Nanotechnology and sunlight clear the way for better visibility
A new coating developed by ETH researchers prevents fogging on transparent surfaces. Rather than using electricity, the coating relies on sunlight to heat the surface.

In the ETH lab, shining a light through the centre of a transparent pane coated with nanoparticles prevents the lit area from fogging.
ETH Zürich / Christopher Walker
Anyone who skis, wears glasses, uses a camera or drives a car is familiar with the problem: if you come into a humid environment from the cold, your eyewear, camera lens or windshield can quickly fog up. Researchers at ETH Zurich have now developed a new transparent material coating that greatly reduces this effect. Just a few nanometres thick, their durable coating is made of gold nanoparticles embedded in non-conductive titanium oxide.
“Our coating absorbs the infrared component of sunlight along with a small part of the visible sunlight and converts the light into heat,” explains Christopher Walker, a doctoral student in ETH Professor Dimos Poulikakos’s group and lead author of the study. This heats the surface up by 3 to 4 degrees Celsius. It is this difference in temperature that prevents fogging.
Passive heating
Heat is also the answer to the problem of fogging on car windows. Warm air from the in-vehicle heating system heats the front windscreen, while the rear window is fitted with a grid of electrical heating elements. But unlike these methods, the ETH researchers’ new coating works passively. Since the only energy source required is the sun, their coating is especially suitable for wearable items such as glasses and goggles.

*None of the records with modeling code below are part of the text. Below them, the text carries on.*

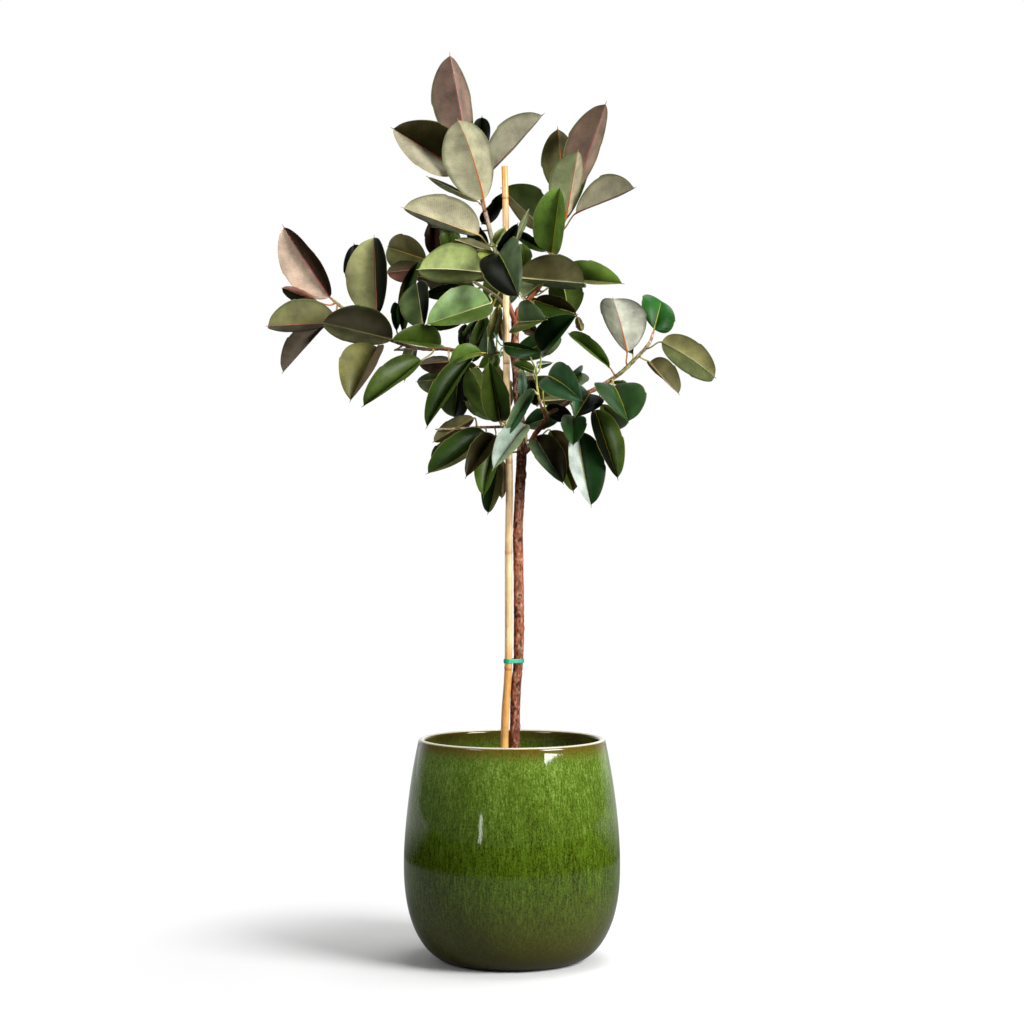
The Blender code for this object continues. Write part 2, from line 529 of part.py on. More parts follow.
def make_leaf(leaf, routes):
    """One leaf: a round petiole that widens into a folded blade with a drip tip."""
    base, tip, left, front = leaf_frame(leaf)
    lift = front * leaf.side
    middle = (base + tip) / 2 + left * (2 * leaf.bow) + lift * (2 * leaf.arch)
    start, away = routes[leaf.shoot].seat(leaf.start, base)
    reach = (base - start).length
    into = (middle - base).normalized()
    stalk = [start, start + away * reach * 0.35, base - into * reach * 0.3, base]
    left_turn = math.acos(max(-1.0, min(1.0, leaf.left / leaf.half)))
    right_turn = math.acos(max(-1.0, min(1.0, leaf.right / leaf.half)))
    left_half = left * math.cos(left_turn) + lift * math.sin(left_turn)
    right_half = -left * math.cos(right_turn) + lift * math.sin(right_turn)
    bm = bmesh.new()
    rings = []
    side = left
    for t in reversed(PETIOLE_STATIONS):
        centre = bezier(stalk, t)
        ahead = (bezier(stalk, min(t + 0.05, 1.0)) - bezier(stalk, max(t - 0.05, 0.0))).normalized()
        if t == 0.0:
            ahead = away
        side = (side - ahead * side.dot(ahead)).normalized()
        up = ahead.cross(side) * leaf.side
        ring = [bm.verts.new(centre + side * (PETIOLE_R * math.cos(a)) + up * (PETIOLE_R * math.sin(a)))
                for a in [math.pi * k / 4 for k in range(8)]]
        rings.insert(0, ring)
    for u in BLADE_STATIONS:
        centre = bezier([base, middle, tip], u)
        ahead = (bezier([base, middle, tip], u + 0.04) - bezier([base, middle, tip], u - 0.04)).normalized()
        up = (lift - ahead * lift.dot(ahead)).normalized()
        width = leaf.half * blade_share(leaf, u) + PETIOLE_R
        back = ahead * (-leaf.heart * (1 - u) ** 2)
        thick = up * BLADE_HALF_THICKNESS * (1 - 0.4 * u)
        edge_left, edge_right = left_half * width + back, right_half * width + back
        near_left, near_right = left_half * width * 0.5 + back * 0.3, right_half * width * 0.5 + back * 0.3
        ring = [centre + edge_left, centre + near_left + thick * 0.8, centre + thick,
                centre + near_right + thick * 0.8, centre + edge_right, centre + near_right - thick * 0.8,
                centre - thick * 1.6, centre + near_left - thick * 0.8]
        rings.append([bm.verts.new(p) for p in ring])
    skin(bm, rings)
    bm.faces.new(rings[0])
    point = bm.verts.new(tip)
    last = rings[-1]
    for i in range(len(last)):
        bm.faces.new((last[i], last[(i + 1) % len(last)], point))
    return add_object(leaf.name, bm, principled(leaf.name + "_cuticle", leaf.colour, 0.35))


def main():
    """Build the whole plant."""
    clear_scene()
    trunk = stem_route(TRUNK)
    cane = stem_route(CANE, 1)
    make_pot()
    make_soil((("trunk", trunk), ("cane", cane)))
    add_object("trunk", tube_body(trunk, trunk_swell), principled("trunk_bark", BARK, 0.85))
    make_cane(cane)
    make_lower_tie(trunk, cane)
    make_upper_tie(trunk, cane)
    routes = {"trunk": trunk}
    make_shoots(routes)
    for leaf in LEAVES:
        make_leaf(leaf, routes)


main()
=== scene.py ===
"""Looks of a potted rubber plant: a staked, branching Ficus elastica in a reactive-glazed pot.

Blender works in metres, +Z up. Shapes are worked out in centimetres and turned to metres once,
when their mesh is made. The origin is the centre of the pot's flat foot, +X is the plant's right
side and -Y its front. A place in a table is (x, depth, z): x and z are where the point lines up
for someone who stands in front of the pot, and depth is how far it lies behind the pot's middle
plane, as in the solids' own source.
"""
import json
import logging
import math
from collections import Counter
from dataclasses import dataclass, field
from enum import Enum, IntEnum
from typing import Any

import bpy
import numpy as np
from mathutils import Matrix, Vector
from numpy.typing import NDArray

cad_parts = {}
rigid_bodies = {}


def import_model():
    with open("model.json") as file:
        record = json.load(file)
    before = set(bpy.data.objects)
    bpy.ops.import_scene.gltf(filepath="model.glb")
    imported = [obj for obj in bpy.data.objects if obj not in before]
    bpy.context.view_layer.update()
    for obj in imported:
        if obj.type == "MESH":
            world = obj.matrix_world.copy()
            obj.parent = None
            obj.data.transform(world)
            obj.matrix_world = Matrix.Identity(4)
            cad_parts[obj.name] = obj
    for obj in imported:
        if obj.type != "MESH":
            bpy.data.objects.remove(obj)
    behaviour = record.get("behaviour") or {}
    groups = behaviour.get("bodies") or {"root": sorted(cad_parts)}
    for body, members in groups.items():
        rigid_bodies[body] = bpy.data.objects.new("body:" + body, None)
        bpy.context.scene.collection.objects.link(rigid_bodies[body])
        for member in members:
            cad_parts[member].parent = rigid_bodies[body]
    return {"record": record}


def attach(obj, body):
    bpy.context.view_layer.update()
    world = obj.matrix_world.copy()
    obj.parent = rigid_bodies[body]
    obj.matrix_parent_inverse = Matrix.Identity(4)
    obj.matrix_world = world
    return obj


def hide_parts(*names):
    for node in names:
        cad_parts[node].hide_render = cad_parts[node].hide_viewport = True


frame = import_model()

Array = NDArray[np.float64]
Faces = list[NDArray[np.int64]]
Place = tuple[float, float, float]

LOG = logging.getLogger("rubber_plant")
CM = 0.01
FULL_TURN = 2 * math.pi
EYE_DISTANCE = 440.0        # how far in front of the pot the layout is seen from, cm
EYE_HEIGHT = 87.0           # and how high above the floor, cm
BODY = "root"               # the plant and its pot have no joint, so they are one body
NOISE_CELLS = 64            # number of random values along each side of the noise's table
WHITE = "#ffffff"


class Seed(IntEnum):
    """Where the random draws of each texture start."""

    POT_WALL = 5
    SOIL_LUMPS = 11
    SOIL_CLODS = 12
    CRUMBS = 21
    CRUMB_TURNS = 22
    PERLITE_TURNS = 23
    CORK_PLATES = 31
    CORK_CRACKS = 32
    TRUNK_WAVER = 33
    CANE_WAVER = 41
    SHOOT_LUMPS = 50                    # and one more for each shoot
    LEAF_WAVES = 60                     # and one more for each leaf
    LEAF_CLOUDS = 61
    LEAF_TINTS = 900                    # and one more for each leaf


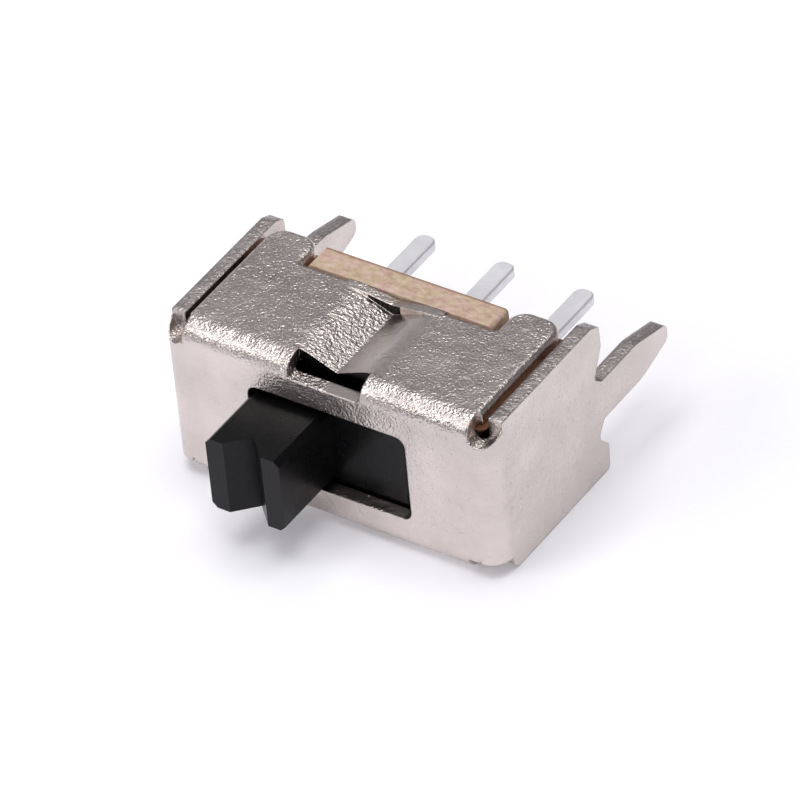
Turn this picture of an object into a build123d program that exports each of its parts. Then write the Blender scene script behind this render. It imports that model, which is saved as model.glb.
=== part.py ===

Efstratios Mitridis, another doctoral student in Poulikakos’s group, explains what makes the new surface coating so special: “Normally, it’s dark surfaces that absorb light and convert it into heat,” he says, “but we’ve created a transparent surface that has the same effect.”
Better than anti-fog sprays
Condensation occurs on a surface whenever there is a sudden drop in temperature or increase in humidity, forming tiny droplets of water that disperse incident light in different directions in much the same way as atmospheric fog. As an alternative to using heat to prevent fogging, susceptible surfaces can be coated with hydrophilic agents. Because they attract water, these agents ensure that the condensation forms an even thin film of liquid over the surface rather than separate droplets. Anti-fog sprays for glasses usually work on this principle.
Now, tests have shown that when exposed to sunlight, fogged surfaces coated with gold nanoparticles and titanium oxide clear four times faster than surfaces treated with a normal anti-fog agent. “Spray treatments often lose their effect after a while because the anti-fog film dries up or becomes unevenly distributed,” Walker says. “A durable coating like ours lasts much longer than a spray treatment, which you have to apply virtually on a daily basis,” he adds.
The ETH scientists are now planning to bring their new method to market, in collaboration with a partner from industry. “We’re looking to refine our already robust coating to ensure it lasts for years, and we want to take the technology from lab scale to industry scale,” Walker says. Their coating has a huge range of potential applications, including car windshields and rear-view mirrors as well as ski goggles and diving masks.